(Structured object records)
--- --- ---
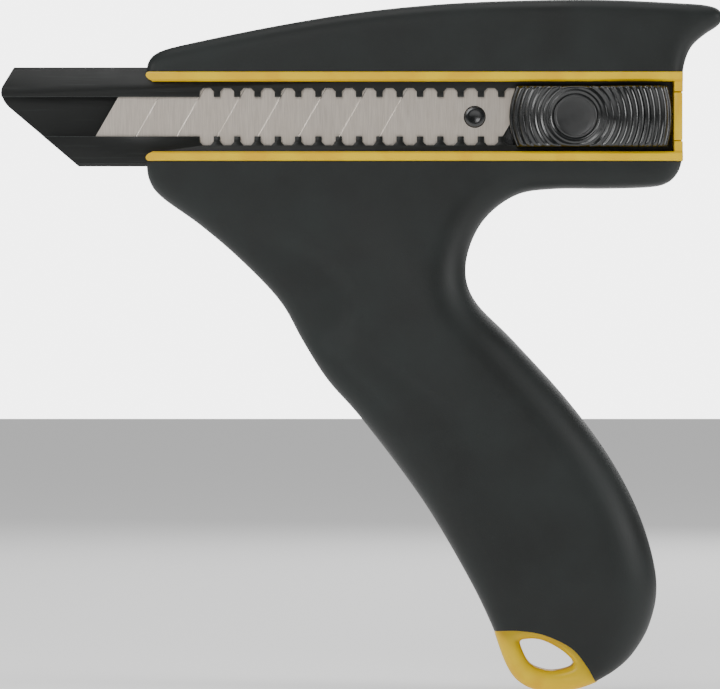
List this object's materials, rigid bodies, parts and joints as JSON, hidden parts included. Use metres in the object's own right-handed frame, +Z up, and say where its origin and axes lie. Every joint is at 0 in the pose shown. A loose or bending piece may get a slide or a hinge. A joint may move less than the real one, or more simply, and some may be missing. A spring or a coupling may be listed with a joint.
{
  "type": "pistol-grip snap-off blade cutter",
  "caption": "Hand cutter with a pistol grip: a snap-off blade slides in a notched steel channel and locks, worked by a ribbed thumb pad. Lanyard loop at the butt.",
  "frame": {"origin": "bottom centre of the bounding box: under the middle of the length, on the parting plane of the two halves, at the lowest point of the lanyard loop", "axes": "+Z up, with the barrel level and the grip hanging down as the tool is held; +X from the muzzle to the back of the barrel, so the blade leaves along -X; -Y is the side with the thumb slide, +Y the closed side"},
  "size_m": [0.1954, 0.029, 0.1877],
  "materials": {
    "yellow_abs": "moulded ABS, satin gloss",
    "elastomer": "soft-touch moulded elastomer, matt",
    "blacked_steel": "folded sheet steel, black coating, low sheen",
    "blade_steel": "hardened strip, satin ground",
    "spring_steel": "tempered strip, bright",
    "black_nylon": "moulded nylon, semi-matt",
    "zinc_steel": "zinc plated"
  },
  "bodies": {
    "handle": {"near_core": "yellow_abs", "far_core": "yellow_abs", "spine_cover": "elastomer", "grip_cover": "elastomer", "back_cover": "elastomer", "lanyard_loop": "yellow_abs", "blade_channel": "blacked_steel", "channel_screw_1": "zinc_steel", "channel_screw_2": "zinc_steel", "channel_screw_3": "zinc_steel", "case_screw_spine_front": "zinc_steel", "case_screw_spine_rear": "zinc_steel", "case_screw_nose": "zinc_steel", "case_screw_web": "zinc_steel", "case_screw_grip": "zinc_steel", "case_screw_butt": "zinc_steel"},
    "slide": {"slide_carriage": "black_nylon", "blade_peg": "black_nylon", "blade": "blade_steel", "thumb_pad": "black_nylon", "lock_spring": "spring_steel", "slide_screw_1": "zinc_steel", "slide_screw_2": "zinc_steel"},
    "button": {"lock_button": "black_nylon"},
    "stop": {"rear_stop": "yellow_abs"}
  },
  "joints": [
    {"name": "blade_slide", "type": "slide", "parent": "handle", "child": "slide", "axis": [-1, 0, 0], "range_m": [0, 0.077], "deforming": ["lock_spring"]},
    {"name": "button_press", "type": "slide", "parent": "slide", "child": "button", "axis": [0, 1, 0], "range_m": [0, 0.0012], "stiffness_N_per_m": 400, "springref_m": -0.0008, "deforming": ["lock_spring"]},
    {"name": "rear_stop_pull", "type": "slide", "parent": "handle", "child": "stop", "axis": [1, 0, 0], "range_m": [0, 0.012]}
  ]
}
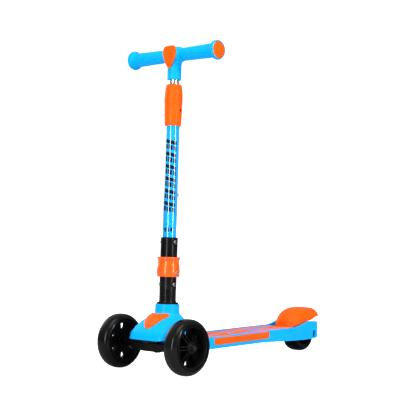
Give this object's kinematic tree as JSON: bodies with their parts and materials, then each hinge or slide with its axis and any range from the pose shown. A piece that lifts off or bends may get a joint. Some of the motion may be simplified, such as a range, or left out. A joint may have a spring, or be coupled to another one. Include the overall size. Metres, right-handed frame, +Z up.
--- --- ---
** To do **
Output all of the data again, exactly.

** The output **
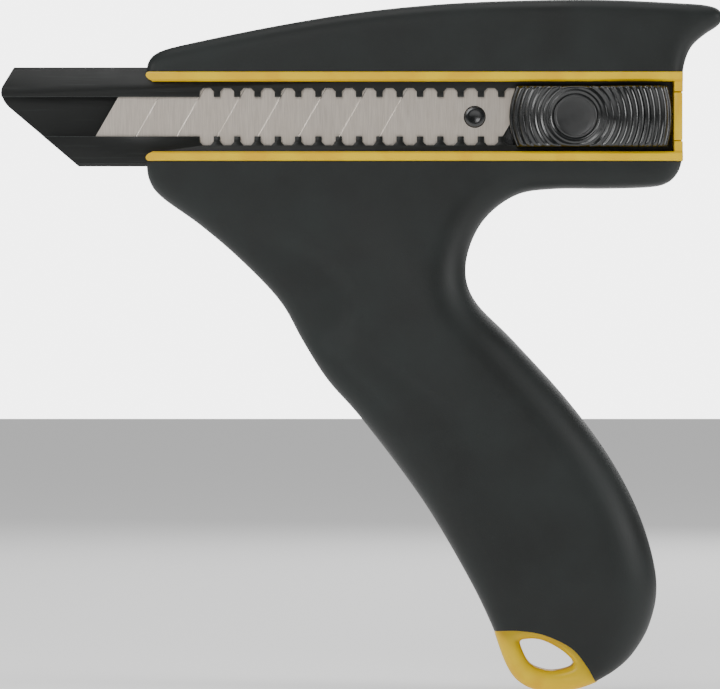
List this object's materials, rigid bodies, parts and joints as JSON, hidden parts included. Use metres in the object's own right-handed frame, +Z up, and say where its origin and axes lie. Every joint is at 0 in the pose shown. A loose or bending piece may get a slide or a hinge. A joint may move less than the real one, or more simply, and some may be missing. A spring or a coupling may be listed with a joint.
{
  "type": "pistol-grip snap-off blade cutter",
  "caption": "Hand cutter with a pistol grip: a snap-off blade slides in a notched steel channel and locks, worked by a ribbed thumb pad. Lanyard loop at the butt.",
  "frame": {"origin": "bottom centre of the bounding box: under the middle of the length, on the parting plane of the two halves, at the lowest point of the lanyard loop", "axes": "+Z up, with the barrel level and the grip hanging down as the tool is held; +X from the muzzle to the back of the barrel, so the blade leaves along -X; -Y is the side with the thumb slide, +Y the closed side"},
  "size_m": [0.1954, 0.029, 0.1877],
  "materials": {
    "yellow_abs": "moulded ABS, satin gloss",
    "elastomer": "soft-touch moulded elastomer, matt",
    "blacked_steel": "folded sheet steel, black coating, low sheen",
    "blade_steel": "hardened strip, satin ground",
    "spring_steel": "tempered strip, bright",
    "black_nylon": "moulded nylon, semi-matt",
    "zinc_steel": "zinc plated"
  },
  "bodies": {
    "handle": {"near_core": "yellow_abs", "far_core": "yellow_abs", "spine_cover": "elastomer", "grip_cover": "elastomer", "back_cover": "elastomer", "lanyard_loop": "yellow_abs", "blade_channel": "blacked_steel", "channel_screw_1": "zinc_steel", "channel_screw_2": "zinc_steel", "channel_screw_3": "zinc_steel", "case_screw_spine_front": "zinc_steel", "case_screw_spine_rear": "zinc_steel", "case_screw_nose": "zinc_steel", "case_screw_web": "zinc_steel", "case_screw_grip": "zinc_steel", "case_screw_butt": "zinc_steel"},
    "slide": {"slide_carriage": "black_nylon", "blade_peg": "black_nylon", "blade": "blade_steel", "thumb_pad": "black_nylon", "lock_spring": "spring_steel", "slide_screw_1": "zinc_steel", "slide_screw_2": "zinc_steel"},
    "button": {"lock_button": "black_nylon"},
    "stop": {"rear_stop": "yellow_abs"}
  },
  "joints": [
    {"name": "blade_slide", "type": "slide", "parent": "handle", "child": "slide", "axis": [-1, 0, 0], "range_m": [0, 0.077], "deforming": ["lock_spring"]},
    {"name": "button_press", "type": "slide", "parent": "slide", "child": "button", "axis": [0, 1, 0], "range_m": [0, 0.0012], "stiffness_N_per_m": 400, "springref_m": -0.0008, "deforming": ["lock_spring"]},
    {"name": "rear_stop_pull", "type": "slide", "parent": "handle", "child": "stop", "axis": [1, 0, 0], "range_m": [0, 0.012]}
  ]
}
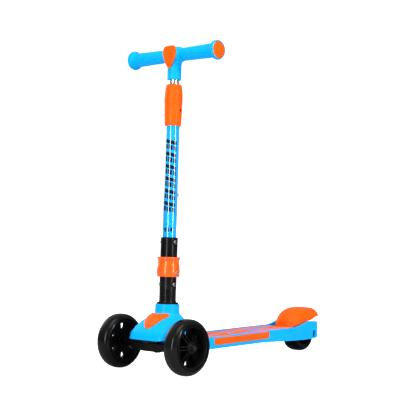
Give this object's kinematic tree as JSON: bodies with their parts and materials, then each hinge or slide with its axis and any range from the pose shown. A piece that lifts off or bends may get a joint. Some of the motion may be simplified, such as a range, or left out. A joint may have a spring, or be coupled to another one. Include the overall size. Metres, right-handed frame, +Z up.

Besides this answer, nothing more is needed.